Museu Nacional de Soares dos Reis:

This fine-arts museum was founded in 1833 and is Portugal’s first public art museum. It is the place where all of the important property that was confiscated from the Portuguese monasteries have been preserved. This property includes objects such as ceramics, sculptures, jewellery, furniture, paintings, glassware and textiles. In this museum you also get a feel for Portugal’s heritage, as it each object represents almost two centuries of history.

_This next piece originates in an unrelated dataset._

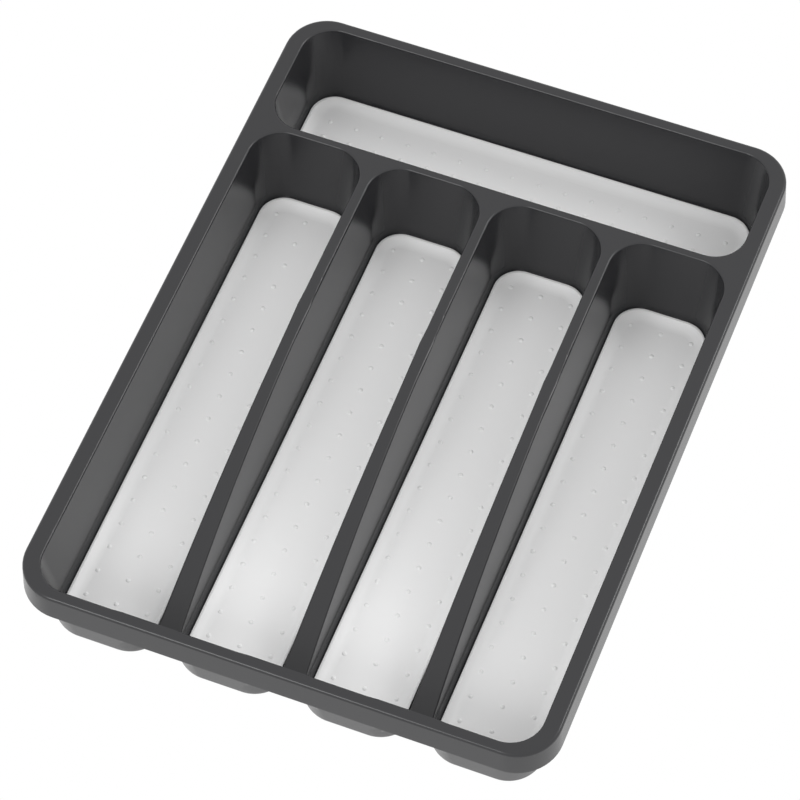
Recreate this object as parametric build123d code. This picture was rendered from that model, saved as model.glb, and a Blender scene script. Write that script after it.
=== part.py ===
from build123d import *
import os

# Cutlery tray with five compartments, in millimetres.
# X runs from side to side, Y from the front (-Y) to the back (+Y), Z up.
# The origin lies on the surface the tray stands on, under the middle of the tray.

# Whole tray
tray_width = 239.0
tray_length = 327.0
tray_height = 48.0
wall = 2.2
cut_overrun = 2.0

# Rim and its down-turned skirt
rim_corner_radius = 19.5
rim_side_land = 7.7
rim_end_land = 5.2
rim_edge_round = 1.6
skirt_height = 14.0
skirt_flare = 0.7
skirt_wall = 2.0

# Compartments, measured in the plane of the rim
divider_land = 5.2
cross_divider_land = 3.4
long_opening = 59.0
small_count = 4
opening_radius = 15.0
lip_round = 1.1
lip_tolerance = 0.3

# How far the walls lean inward from the rim to the floor
side_lean = 3.4
small_end_lean = 6.0
long_end_lean = 6.3
floor_radius = 13.5
floor_fillet = 8.0
base_edge_round = 5.0

# Long dividers dip in one wide arc from the rim down towards the front wall
dip_start = 65.4
dip_middle = 152.4
dip_middle_depth = 8.6
dip_end_depth = 37.8
dip_front_fillet = 9.0
dip_front_skin = 0.2

# Base pad under each compartment, and the feet pressed into the outer pads
pad_height = 1.2
pad_step = 1.5
pad_edge_round = 0.6
foot_diameter = 12.0
foot_proud = 1.0
foot_clearance = 0.15
foot_edge_round = 0.4
foot_end_offset = 24.0

# Soft liners
liner_thickness = 1.2
liner_curl = 2.5
liner_gap = 0.3
liner_edge_round = 0.35
bump_diameter = 2.2
bump_height = 0.5
bump_sink = 0.3
bump_margin = 9.9
bump_row_pitch = 12.62
bump_columns = 3
bump_column_pitch = 14.3
long_bump_rows = 3
long_bump_pitch = 12.9
long_bump_row_pitch = 8.8

# Heights that follow from the sizes above
rim_top = tray_height
rim_under = tray_height - wall
skirt_bottom = tray_height - skirt_height
pad_bottom = foot_proud
tub_bottom = pad_bottom + pad_height
floor_top = tub_bottom + wall
liner_top = floor_top + liner_thickness
liner_edge_top = liner_top + liner_curl

# Places that follow from the sizes above
back_edge = tray_length / 2
front_edge = -tray_length / 2
inner_width = tray_width - 2 * rim_side_land
small_width = (inner_width - (small_count - 1) * divider_land) / small_count
small_pitch = small_width + divider_land
long_back = back_edge - rim_end_land
long_front = long_back - long_opening
small_back = long_front - cross_divider_land
small_front = front_edge + rim_end_land
small_length = small_back - small_front
small_middle = (small_back + small_front) / 2
long_middle = (long_back + long_front) / 2
small_centres = [(index - (small_count - 1) / 2) * small_pitch for index in range(small_count)]
divider_centres = [(left + right) / 2 for left, right in zip(small_centres, small_centres[1:])]

small_floor_length = small_length - 2 * small_end_lean
long_floor_width = inner_width - 2 * side_lean
bump_rows = int((small_floor_length - 2 * bump_margin) / bump_row_pitch) + 1
long_bump_columns = int((long_floor_width - 2 * bump_margin) / long_bump_pitch) + 1

SMALL = (small_width, small_length, small_middle, small_end_lean)
LONG = (inner_width, long_opening, long_middle, long_end_lean)


def section(compartment, centre_x, height, grow):
    """Rounded outline of a compartment at a height, grown outward by grow."""
    width, length, middle, end_lean = compartment
    depth_share = (rim_top - height) / (rim_top - floor_top)
    size_x = width - 2 * side_lean * depth_share + 2 * grow
    size_y = length - 2 * end_lean * depth_share + 2 * grow
    radius = opening_radius + (floor_radius - opening_radius) * depth_share + grow
    return Pos(centre_x, middle, height) * RectangleRounded(size_x, size_y, radius)


def tub(compartment, centre_x, bottom, top, grow, fillet_radius):
    """Closed block with a compartment's leaning sides and filleted floor edge."""
    lower = section(compartment, centre_x, bottom, grow)
    upper = section(compartment, centre_x, top, grow)
    block = loft([lower, upper], ruled=True)
    floor_edges = block.edges().group_by(Axis.Z)[0]
    return fillet(floor_edges, fillet_radius)


def rounded_block(width, length, radius, z):
    """Rounded rectangle of the rim at a height."""
    return Pos(0, 0, z) * RectangleRounded(width, length, radius)


def rim_and_skirt():
    """Rim plate with the skirt that hangs from its outer edge, open below."""
    lower_width = tray_width + 2 * skirt_flare
    lower_length = tray_length + 2 * skirt_flare
    outer = loft(
        [
            rounded_block(lower_width, lower_length, rim_corner_radius + skirt_flare, skirt_bottom),
            rounded_block(tray_width, tray_length, rim_corner_radius, rim_top),
        ],
        ruled=True,
    )
    outer = fillet(outer.edges().group_by(Axis.Z)[-1], rim_edge_round)
    flare_rate = skirt_flare / skirt_height
    hollow_low = skirt_bottom - cut_overrun
    low_grow = skirt_flare + cut_overrun * flare_rate - skirt_wall
    high_grow = wall * flare_rate - skirt_wall
    hollow = loft(
        [
            rounded_block(
                tray_width + 2 * low_grow, tray_length + 2 * low_grow, rim_corner_radius + low_grow, hollow_low
            ),
            rounded_block(
                tray_width + 2 * high_grow, tray_length + 2 * high_grow, rim_corner_radius + high_grow, rim_under
            ),
        ],
        ruled=True,
    )
    return outer - hollow


def dip_profile(skin):
    """Outline, seen from the side, of what is open above a long divider; skin grows it outward."""
    lean = small_end_lean / (rim_top - floor_top)
    start = Vector(0, small_back - dip_start, rim_top)
    middle = Vector(0, small_back - dip_middle, rim_top - dip_middle_depth)
    front = small_front + dip_front_skin
    end = Vector(0, front + lean * dip_end_depth, rim_top - dip_end_depth)
    front_top = Vector(0, front - lean * cut_overrun, rim_top + cut_overrun)
    back_top = Vector(0, start.Y, front_top.Z)
    lines = [
        ThreePointArc(start, middle, end),
        Line(end, front_top),
        Line(front_top, back_top),
        Line(back_top, start),
    ]
    face = make_face(lines)
    corner = face.vertices().sort_by_distance(end)[0]
    face = fillet(corner, dip_front_fillet)
    if skin > 0:
        face = offset(face, skin, kind=Kind.ARC)
    return face


def long_divider(centre_x):
    """Skin that closes a long divider from above and joins it to the front wall."""
    half_width = divider_land / 2 + opening_radius + wall
    skin = Pos(centre_x, 0, 0) * extrude(dip_profile(wall), half_width, both=True)
    limit_length = small_length + 2 * wall
    limit = Pos(centre_x, small_middle, tub_bottom) * Box(
        2 * half_width, limit_length, rim_under - tub_bottom, align=(Align.CENTER, Align.CENTER, Align.MIN)
    )
    return skin & limit


def compartments():
    """The five open compartments."""
    top = rim_top + cut_overrun
    space = tub(LONG, 0, floor_top, top, 0, floor_fillet)
    for centre_x in small_centres:
        space += tub(SMALL, centre_x, floor_top, top, 0, floor_fillet)
    return space


def dips():
    """The space above the long dividers, from one small compartment to the next."""
    return [Pos(centre_x, 0, 0) * extrude(dip_profile(0), small_pitch / 2, both=True) for centre_x in divider_centres]


def lip_edges(body):
    """Edges where the rim turns down into the compartments."""
    reach_x = inner_width / 2 + lip_tolerance
    reach_y = long_back + lip_tolerance

    def on_lip(edge):
        box = edge.bounding_box()
        at_rim = box.min.Z > rim_top - lip_tolerance and box.max.Z < rim_top + lip_tolerance
        return at_rim and max(box.max.X, -box.min.X) < reach_x and max(box.max.Y, -box.min.Y) < reach_y

    return body.edges().filter_by(on_lip)


def base_pad(compartment, centre_x):
    """Low flat pad that carries a compartment just above the table."""
    outline = section(compartment, centre_x, tub_bottom, -floor_fillet - pad_step)
    outline = Pos(0, 0, pad_bottom - tub_bottom) * outline
    pad = extrude(outline, pad_height + wall / 2, dir=(0, 0, 1))
    return fillet(pad.edges().group_by(Axis.Z)[0], pad_edge_round)


def foot_places():
    """Middles of the four feet: two under the long compartment, two under the outer small ones."""
    outer_x = small_centres[-1]
    back_y = long_middle
    front_y = small_front + foot_end_offset
    return {
        "foot_front_left": (-outer_x, front_y),
        "foot_front_right": (outer_x, front_y),
        "foot_back_left": (-outer_x, back_y),
        "foot_back_right": (outer_x, back_y),
    }


def body_shell():
    """One-piece moulded tray: rim, skirt, five tubs, hollow dividers and base pads."""
    body = rim_and_skirt()
    tub_top = rim_under + wall / 2
    for centre_x in small_centres:
        body += tub(SMALL, centre_x, tub_bottom, tub_top, wall, base_edge_round)
        body += base_pad(SMALL, centre_x)
    body += tub(LONG, 0, tub_bottom, tub_top, wall, base_edge_round)
    body += base_pad(LONG, 0)
    for centre_x in divider_centres:
        body += long_divider(centre_x)
    body -= compartments()
    body = fillet(lip_edges(body), lip_round)
    for dip in dips():
        body -= dip
    for x, y in foot_places().values():
        radius = foot_diameter / 2 + foot_clearance
        body -= Pos(x, y, pad_bottom + pad_height / 2) * Cylinder(radius, pad_height)
    return body


def liner(compartment, centre_x):
    """Thin soft sheet that lies on a compartment's floor and curls up its fillet all round."""
    outer = tub(compartment, centre_x, floor_top, rim_under, -liner_gap, floor_fillet)
    inner_shrink = -liner_gap - liner_thickness
    inner = tub(compartment, centre_x, liner_top, rim_top, inner_shrink, floor_fillet - liner_thickness)
    width, length, middle, _ = compartment
    slice_height = liner_edge_top - floor_top
    layer = Pos(centre_x, middle, floor_top) * Box(
        width, length, slice_height, align=(Align.CENTER, Align.CENTER, Align.MIN)
    )
    sheet = (outer & layer) - inner
    return fillet(sheet.edges().group_by(Axis.Z)[-1], liner_edge_round)


def bump():
    """Low round dome, sunk a little into the sheet, standing at the origin's height."""
    half = bump_diameter / 2
    ball_radius = (half**2 + bump_height**2) / (2 * bump_height)
    ball = Pos(0, 0, bump_height - ball_radius) * Sphere(ball_radius)
    keep = Pos(0, 0, -bump_sink) * Cylinder(
        bump_diameter, bump_height + bump_sink, align=(Align.CENTER, Align.CENTER, Align.MIN)
    )
    return ball & keep


def with_bumps(sheet, places):
    """Liner sheet with a dome at every place."""
    dome = bump()
    return sheet.fuse(*[Pos(x, y, liner_top) * dome for x, y in places])


def small_bump_places(centre_x):
    """Rows of bumps from the back of a small compartment to its front."""
    columns = [(index - (bump_columns - 1) / 2) * bump_column_pitch for index in range(bump_columns)]
    first_row = small_back - small_end_lean - bump_margin
    rows = [first_row - index * bump_row_pitch for index in range(bump_rows)]
    return [(centre_x + x, y) for x in columns for y in rows]


def long_bump_places():
    """Rows of bumps along the long compartment."""
    columns = [(index - (long_bump_columns - 1) / 2) * long_bump_pitch for index in range(long_bump_columns)]
    rows = [long_middle + (index - (long_bump_rows - 1) / 2) * long_bump_row_pitch for index in range(long_bump_rows)]
    return [(x, y) for x in columns for y in rows]


def foot(x, y):
    """Rubber disc pressed into its recess, standing proud of the base pad."""
    disc = Pos(x, y, 0) * Cylinder(
        foot_diameter / 2, foot_proud + pad_height, align=(Align.CENTER, Align.CENTER, Align.MIN)
    )
    return fillet(disc.edges().group_by(Axis.Z)[0], foot_edge_round)


def main():
    os.makedirs("parts", exist_ok=True)
    pieces = {"tray_body": body_shell()}
    for index, centre_x in enumerate(small_centres):
        sheet = liner(SMALL, centre_x)
        pieces[f"liner_small_{index + 1}"] = with_bumps(sheet, small_bump_places(centre_x))
    pieces["liner_long"] = with_bumps(liner(LONG, 0), long_bump_places())
    for name, (x, y) in foot_places().items():
        pieces[name] = foot(x, y)
    for name, piece in pieces.items():
        export_step(piece, f"parts/{name}.step")


main()
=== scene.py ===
import math
import bmesh
import bpy
from mathutils import Matrix, Vector


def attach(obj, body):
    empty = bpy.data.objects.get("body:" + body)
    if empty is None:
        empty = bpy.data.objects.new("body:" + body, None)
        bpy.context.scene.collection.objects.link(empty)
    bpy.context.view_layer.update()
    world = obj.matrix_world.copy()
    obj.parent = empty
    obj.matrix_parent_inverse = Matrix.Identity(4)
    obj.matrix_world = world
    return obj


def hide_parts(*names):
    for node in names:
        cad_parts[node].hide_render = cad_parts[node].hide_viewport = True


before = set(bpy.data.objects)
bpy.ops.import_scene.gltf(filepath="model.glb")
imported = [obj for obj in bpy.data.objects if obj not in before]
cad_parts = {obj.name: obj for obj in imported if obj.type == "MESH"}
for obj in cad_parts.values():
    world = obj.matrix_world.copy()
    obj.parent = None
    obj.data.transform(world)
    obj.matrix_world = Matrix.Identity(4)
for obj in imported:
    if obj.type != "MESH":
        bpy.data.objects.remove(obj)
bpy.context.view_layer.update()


# Tray body
# One injection moulding in charcoal polypropylene: rim, skirt, five tubs and hollow dividers together.
# The finely eroded mould leaves a satin face that hides small marks and catches a soft light on each edge.
tray_charcoal = "#28282A"
tray_roughness = 0.27
polypropylene_ior = 1.49
tray_grain_strength = 0.12


def linear(hex_colour):
    """A colour written as sRGB hex, turned into the linear values that shaders take."""
    channels = [int(hex_colour[i:i + 2], 16) / 255 for i in (1, 3, 5)]
    return [c / 12.92 if c <= 0.04045 else ((c + 0.055) / 1.055) ** 2.4 for c in channels] + [1.0]


def new_material(name):
    """A material with an empty node tree."""
    material = bpy.data.materials.new(name)
    material.use_nodes = True
    material.node_tree.nodes.clear()
    return material


def add_node(owner, kind, settings=None, links=None):
    """Adds a shader node. Settings are its fields or input values, links its inputs and what feeds them."""
    tree = owner.node_tree
    node = tree.nodes.new(kind)
    for name, value in (settings or {}).items():
        if hasattr(node, name):
            setattr(node, name, value)
        else:
            node.inputs[name].default_value = value
    for name, source in (links or {}).items():
        tree.links.new(source, node.inputs[name])
    return node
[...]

Opening hours: Wednesday – Sunday 10AM-18PM & Tuesday from 14PM-18PM.

Igreja de Sao Francisco:

This church was first built in the thirteenth century only to be completed in 1425. However, similarly to the other churches in Oporto, it was reconstructed in the late seventeenth to the early eighteenth century in late baroque style, replacing the previous gothic influence. The interior of the church is composed of three aisles embellished with golden objects such as animals, fruits, birds and floral motifs. The intricate detailing of the interior woodwork are the works of several Portuguese wood carvers. These rich details cover almost the entire church ceiling. I would definitely recommend visiting the interior of the church even though you are not allowed to take any photos! If you have time then I would also suggest you buying a combined ticket, which allows you entry to the museum. The museum holds paintings, objects and catacombs relating to the history of religion in Portugal throughout the centuries.